A nonprofit provider?
Salisbury then asked whether industry members would be allowed to set up an independent service provider that would keep costs at a minimum.
“Is there anything in the regs that would prevent a nonprofit from being the observer provider?” he asked.
According to NMFS Northeast Regional Administrator Pat Kurkul, Amendment 13 would allow for this type of set-up since it specifically provides a mechanism that allows for more than one service provider. However, she added, a number of constraints would apply to prevent conflict of interest.
Currently, two companies provide scallop observer coverage services AIS Inc. and East West Technical Services.
Framework 19 options?
As the council weighed how to address the observer coverage dilemma, scallop plan coordinator Deirdre Boelke explained that Amendment 13 contained language that would make “adjustments to the scallop observer program” a frameworkable item for action in future framework adjustments.

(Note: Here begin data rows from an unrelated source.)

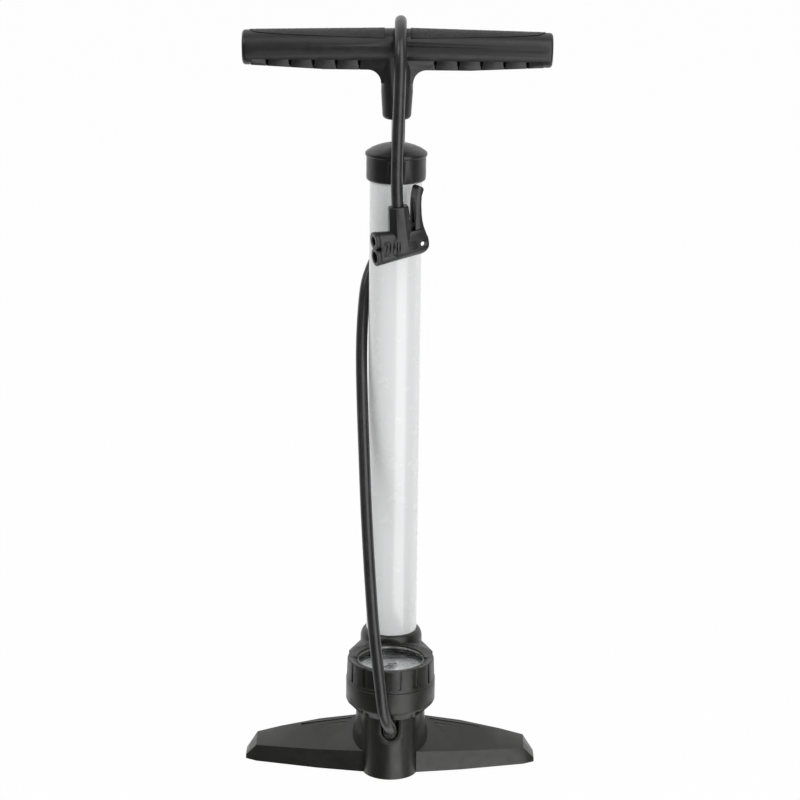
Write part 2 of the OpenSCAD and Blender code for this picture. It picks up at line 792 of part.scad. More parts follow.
module head_lever() {
    color(black) in_head() translate([pin_x, 0, 0]) difference() {
        union() {
            translate([0, 0, -cam_throw]) y_rod(cam_r, -lever_half_w, lever_half_w);
            rotate([90, 0, 0]) translate([0, 0, -lever_half_w]) linear_extrude(2 * lever_half_w)
                polygon(concat(
                    [[-3.4, 0], [4.4, -2], [5, 3], [4.4, 8], [3.3, 12], [2.7, 16], [2.5, 21], [2.8, 28], [3.6, 33.5]],
                    arc([3.3, 38.2], 2.2, -10, 170, 8),
                    [[-0.5, 33.5], [-1.4, 27], [-1.9, 21], [-3.2, 10]]
                ));
        }
        y_rod(1.55, -12, 12);
        // shallow hollow along the thumb side
        block(-6, -0.6, -3.4, 3.4, 14, 32);
    }
}

// ---- Assembly ----

base_body();
upper_shell();
left_foot_pad();
right_foot_pad();
front_foot_pad();
housing_screws();
barrel();
barrel_gasket();
valve_seat();
valve_poppet();
valve_spring();
barrel_cap();
rod_bush();
rod_wiper();
top_bumper();
gauge_case();
gauge_socket();
bourdon_tube();
gauge_movement();
gauge_dial();
gauge_needle();
gauge_lens();
trim_ring();
hose_elbow();
hose_boot();
hose_lower();
hose_upper();
handle_body();
left_grip_pad();
right_grip_pad();
handle_pin();
rod();
piston_body();
piston_cup_seal();
piston_washer();
piston_nut();
head_body();
head_end_cap();
schrader_gasket();
presta_gasket();
head_pusher();
lever_pin();
head_lever();
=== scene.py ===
"""Looks, hose, lights and camera of a floor bicycle pump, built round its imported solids."""

import json
import logging
import math
from dataclasses import dataclass, field
from enum import Enum

import bmesh
import bpy
from mathutils import Matrix, Vector

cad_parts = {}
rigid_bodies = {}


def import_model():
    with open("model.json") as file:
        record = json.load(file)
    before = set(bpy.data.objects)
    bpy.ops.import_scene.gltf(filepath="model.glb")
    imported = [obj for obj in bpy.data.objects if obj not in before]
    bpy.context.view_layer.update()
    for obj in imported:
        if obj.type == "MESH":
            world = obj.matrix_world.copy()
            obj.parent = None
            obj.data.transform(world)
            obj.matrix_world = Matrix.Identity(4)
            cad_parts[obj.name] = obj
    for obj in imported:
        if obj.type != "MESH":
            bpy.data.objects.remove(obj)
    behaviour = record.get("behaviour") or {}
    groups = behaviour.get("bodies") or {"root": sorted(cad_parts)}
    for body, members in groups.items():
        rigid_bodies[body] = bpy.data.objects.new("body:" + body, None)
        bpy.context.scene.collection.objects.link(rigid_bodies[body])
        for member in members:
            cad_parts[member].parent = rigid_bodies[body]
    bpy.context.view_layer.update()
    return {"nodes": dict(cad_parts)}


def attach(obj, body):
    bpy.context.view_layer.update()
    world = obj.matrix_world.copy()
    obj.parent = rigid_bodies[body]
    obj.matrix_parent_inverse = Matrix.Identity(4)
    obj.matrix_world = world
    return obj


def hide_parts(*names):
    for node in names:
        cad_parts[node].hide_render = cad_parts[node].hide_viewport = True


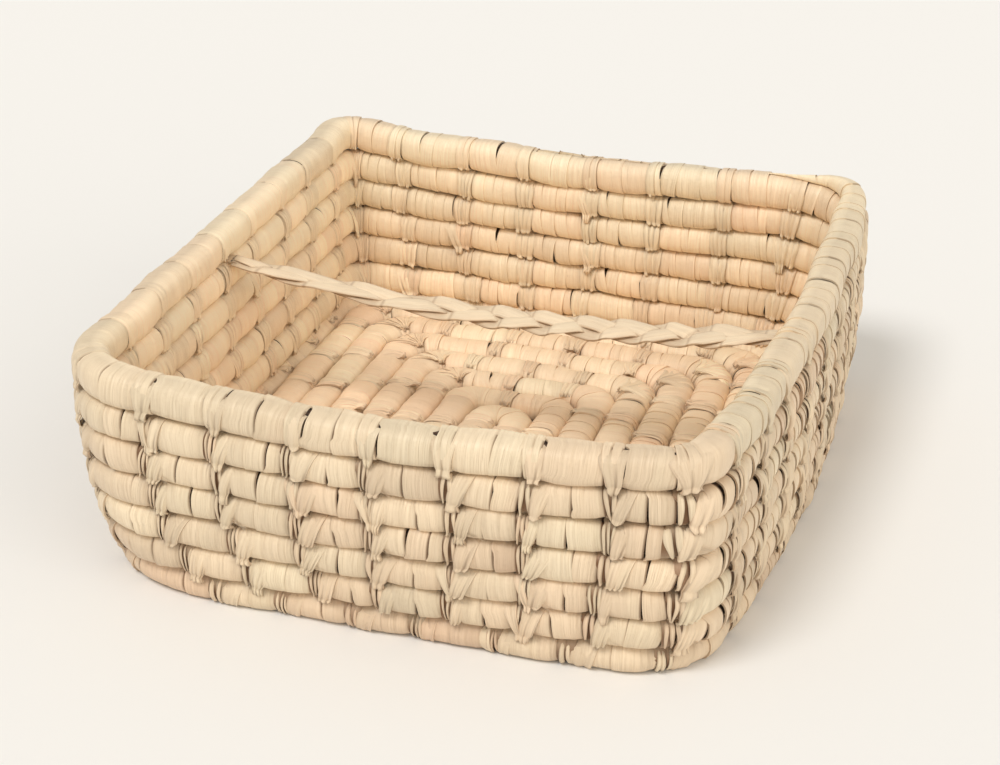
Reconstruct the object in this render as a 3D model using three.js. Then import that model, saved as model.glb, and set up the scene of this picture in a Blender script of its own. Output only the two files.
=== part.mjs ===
// Napkin basket: a low square basket of coiled palm leaf, with a plaited strap across the middle.
//
// One bundle of leaf stalks runs in a spiral from the middle of the floor, out to the foot of the
// wall, up the wall and once more round as the rim. Leaf strips are wrapped round it, and at each
// stitch a strip reaches over the row below and draws it in. The wrapping of each turn is a sleeve
// of its own, and the bundle inside it is one unbroken piece.
//
// Lengths are in millimetres. X runs to the right along the front, Y to the back and Z up. The
// origin is on the table, under the middle of the floor.

import * as THREE from 'three';

// Whole basket, over the rim
const width = 200;
const depth = 223.5;
const height = 75.2;

// Coil
const coilPitch = 11.2; // wished, from row to row, before a whole number of rows is fitted in
const coilThickness = 10.8; // of a wrapped row, through the floor or the wall
const rimThickness = 10.8;
const coreThickness = 6.4; // of the bundle, from corner to corner of its section
const coreClearance = 0.7; // between the bundle and its wrapping
const rowGap = 0.45; // between neighbouring rows
const seatDepth = 0.5; // by which the rows of the floor are pressed flat on the table

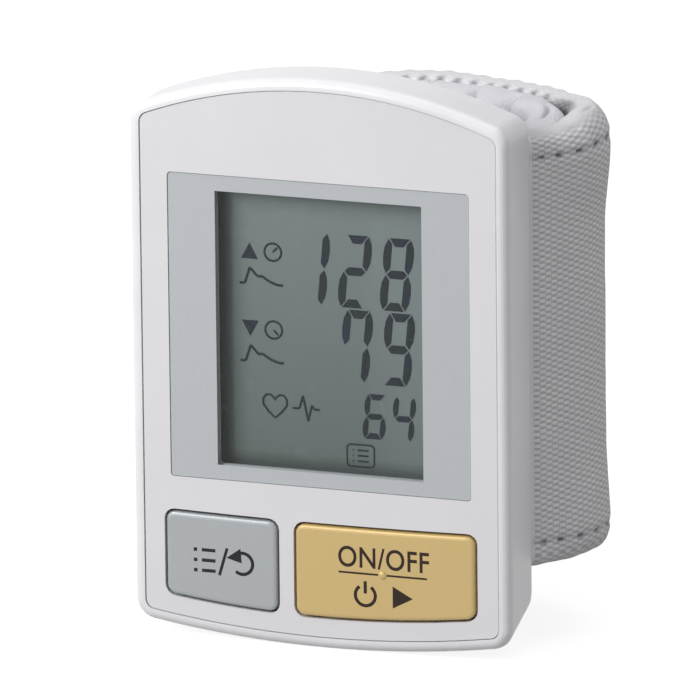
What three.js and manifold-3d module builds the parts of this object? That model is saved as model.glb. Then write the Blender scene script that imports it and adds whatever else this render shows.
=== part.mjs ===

Furthermore, drafts of Amendment 13 listed several examples of “potential adjustments to the observer program,” including:
Differential possession limit and days-at-sea accrual rate calculations by scallop permit type;
A fleetwide observer cost sharing program; and
Observer cost sharing sector development.
“We could start thinking of some of these improvements as early as Framework 19,” said Boelke.
The council will be working on Framework 19 in the months ahead to set days-at-sea and TACs for the 2008 and 2009 fishing years.
While changes to the observer program also could be included in the framework, Boelke warned that the above alternatives and any others would need much more work and analysis before they could become viable options.
“A lot of these ideas are quite different from the program we have right now,” she said.
The council didn’t make any commitments during its February meeting to future program modifications.
But in the end, it reluctantly cast its 9-8 vote to forward Amendment 13 to NMFS. If approved as expected, the amendment will put NMFS’s emergency action into place on a long-term basis and make “adjustments to the scallop observer program” frameworkable in the future.